▸ TASK TO COMPLETE
Set down word for word each line from the start of the listing through the line that contains "import Module from", both included.

-- begin --

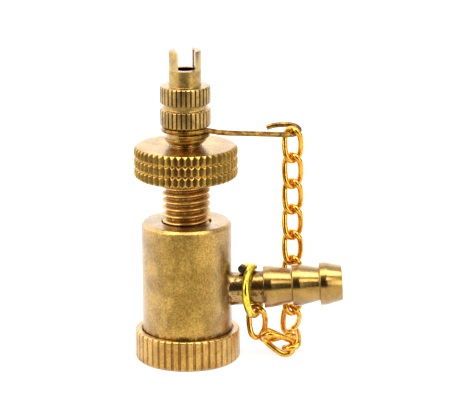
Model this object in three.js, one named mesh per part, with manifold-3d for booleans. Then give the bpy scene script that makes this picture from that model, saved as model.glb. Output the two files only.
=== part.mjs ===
// A turned brass screw-down filling valve with a hose barb, a union nut, a handwheel,
// a tyre-type valve stem on the hollow spindle, and a slotted dust cap on a chain.
// Millimetres, +Z up. The valve stands on its union nut; the spindle is vertical,
// the barb points to +X, and the cap's chain runs behind the barb at +Y.

import * as THREE from "three";
import { mergeVertices } from "three/addons/utils/BufferGeometryUtils.js";
import Module from "manifold-3d";

const wasm = await Module();
wasm.setup();

// ---------------------------------------------------------------- driving dimensions

const GAP = 0.1; // running clearance between neighbouring metal pieces
const FACETS = { small: 12, core: 16, medium: 24, barb: 28, body: 32, nut: 44 }; // round a turned surface
const BEYOND = 1; // how far a cutting shape stands past the face it opens

const NUT = {
  height: 7.65, radius: 13.0, rim: 0.6, flutes: 44, fluteDepth: 0.38,
  bodyClearance: 0.3, threadRadius: 10.4, socketDepth: 4.3, threadTop: 5.2, grooveRadius: 11.95,
  leadIn: 1.5, leadInTop: 0.5, topEdge: 0.3,
};
const BODY = {
  bottom: 5.5, top: 35.1, radius: 11.1, chamfer: 0.7, bottomEdge: 0.4, throatRadius: 3.5, seatTop: 9.5,
  boreRadius: 5.2, threadBottom: 24.4, threadTop: 34.2, mouthRadius: 6.15, grooveRadius: 10.6,
};
const GLAND = { z: 22.8, half: 0.75, grooveRadius: 6.35, ringRadius: 5.6, ringWire: 0.65 };
const SNAP = { z: 6.5, wire: 0.4, split: 1.6 }; // the ring that holds the union nut on the body
const GASKET = { inner: 5, outer: 9.9, gap: 0.25 };
const THREAD = {
  pitch: 1.75, crest: 5.94, bottom: 28.0, top: 45.7, clearance: 0.2, facets: 16,
  marks: [[4.9, 0], [4.9, 0.25], [5.94, 0.5625], [5.94, 0.6875]], // radius, share of the pitch
};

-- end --

▸ FINISHED TASK
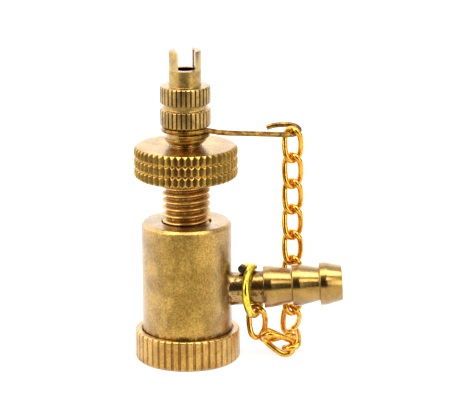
Model this object in three.js, one named mesh per part, with manifold-3d for booleans. Then give the bpy scene script that makes this picture from that model, saved as model.glb. Output the two files only.
=== part.mjs ===
// A turned brass screw-down filling valve with a hose barb, a union nut, a handwheel,
// a tyre-type valve stem on the hollow spindle, and a slotted dust cap on a chain.
// Millimetres, +Z up. The valve stands on its union nut; the spindle is vertical,
// the barb points to +X, and the cap's chain runs behind the barb at +Y.

import * as THREE from "three";
import { mergeVertices } from "three/addons/utils/BufferGeometryUtils.js";
import Module from "manifold-3d";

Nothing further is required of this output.